You've said this, you've gone quite far, "The task for American citizens is clear.
We must ensure that the US empire is the first empire to be dismantled from within."
What do you mean by that?
What are you calling for?
ASSOCIATE PROFESSOR ROBERT JENSEN: I think, first of all, that it's uncontroversial that we are now an empire, that is we project power around the globe in ways that, quite frankly, are unparalleled in human history.
We have a military with the most destructive capacity in the history of the world, and American leaders who have a willingness and demonstrated interest in using that power.
On September 11 we saw what could happen if the empire sort of comes apart from the outside.
I think we're in a unique position -- most of the empires of the world have had subjects not citizens.
We are citizens of the empire.
We have a really expansive political freedom in this country.
I can say the things I'm saying -- nobody's hauling me off to jail.
I think that puts an incredible moral burden on the American public.
Are we going to say 'enough' to the empire?
Are we going to say this policy around the world of, you know, ignoring the world community, imposing solutions on regions that are favourable to the US, are we going to step back from that and say, "We want to become not the most powerful nation in the world dictating to the rest of the world, but we want to become part of the world community"?

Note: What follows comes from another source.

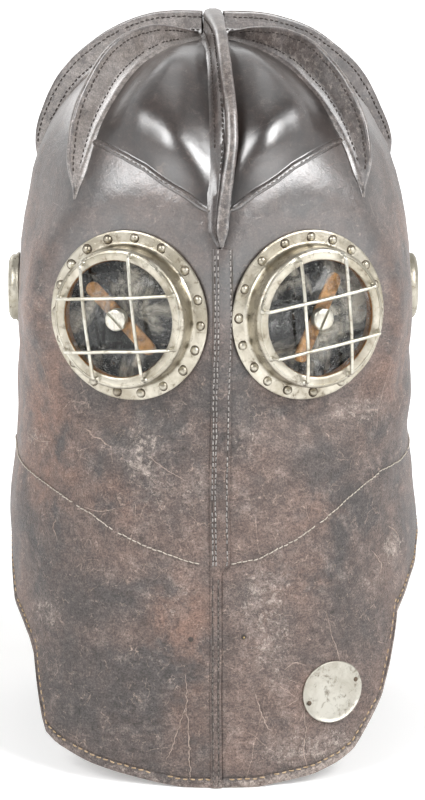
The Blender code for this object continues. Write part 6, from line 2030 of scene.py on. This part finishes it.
tree = Tree("backdrop")
paper = tree.mix(tree.ramp(tree.noise(3, 3, 0.5), 0.3, 0.7), (0.86, 0.86, 0.86), (0.88, 0.88, 0.88))
rays = tree.rays()
shown = tree.most(tree.most(rays["Is Camera Ray"], rays["Is Glossy Ray"]),
                  rays["Is Transmission Ray"])
away = tree.add("VectorMath", "Value", set_operation="LENGTH", i0=tree.place)
paleness = tree.times(tree.ramp(away, 0.35, 1.6, 0.30, 1.0), shown)
floor_material = tree.done(Base_Color=paper, Roughness=0.9, Emission_Color=(1, 1, 1),
                           Emission_Strength=paleness)
floor_mesh = bpy.data.meshes.new("floor")
floor_mesh.from_pydata([(-40, -40, 0), (40, -40, 0), (40, 40, 0), (-40, 40, 0)], [], [(0, 1, 2, 3)])
floor_mesh.materials.append(floor_material)
linked("floor", floor_mesh)


def lamp(name, place, width, height, power):
    data = bpy.data.lights.new(name, "AREA")
    data.shape, data.size, data.size_y, data.energy = "RECTANGLE", width, height, power
    item = linked(name, data)
    item.location = place
    aim(item, (0, 0, 0.25))


lamp("left_softbox", (-1.60, -1.50, 1.70), 1.3, 1.5, 47)
lamp("right_softbox", (1.60, -1.45, 1.70), 1.3, 1.5, 66)
lamp("top_lamp", (0.1, 0.5, 2.6), 1.1, 1.1, 4)
lamp("rim_lamp", (-1.3, 1.8, 1.7), 1.1, 1.1, 10)

# The white room shows whole behind the helmet; mirrored, it is dimmer in front and overhead
FRONT_ROOM, CEILING, SOFT_LIGHT, DARKEST = 0.24, 0.60, 0.34, 0.14
world = bpy.data.worlds.new("studio")
bpy.context.scene.world = world
sky = Tree("studio", world)
rays = sky.rays()
forward = sky.add("SeparateXYZ", "Y", Vector=sky.places["Generated"])
upward = sky.add("SeparateXYZ", "Z", Vector=sky.places["Generated"])
room = sky.ramp(forward, -0.45, 0.40, FRONT_ROOM - SOFT_LIGHT, 1.0 - SOFT_LIGHT)
overhead = sky.ramp(upward, 0.50, 0.95, 0.0, CEILING)
dimmed = sky.most(sky.sum(room, overhead, "SUBTRACT"), DARKEST - SOFT_LIGHT)
mirrored = sky.most(rays["Is Glossy Ray"], rays["Is Transmission Ray"])
strength = sky.most(sky.sum(sky.times(mirrored, dimmed), SOFT_LIGHT), rays["Is Camera Ray"])
background = sky.nodes["Background"].inputs
sky.put(background["Color"], (1, 1, 1))
sky.put(background["Strength"], strength)
bpy.context.scene.view_settings.view_transform = "Standard"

The power the US has could be used to take us in a very different direction towards truly multilateral diplomatic solutions to some of the world's problems.
That's the challenge to the American people, I think, to be citizens of the empire who take that citizenship seriously and work against that imperial project.
TONY JONES: It's interesting for us to hear a fresh and different voice from the US.
Thanks for joining us tonight on Lateline.
ASSOCIATE PROFESSOR ROBERT JENSEN: Thank you for having me.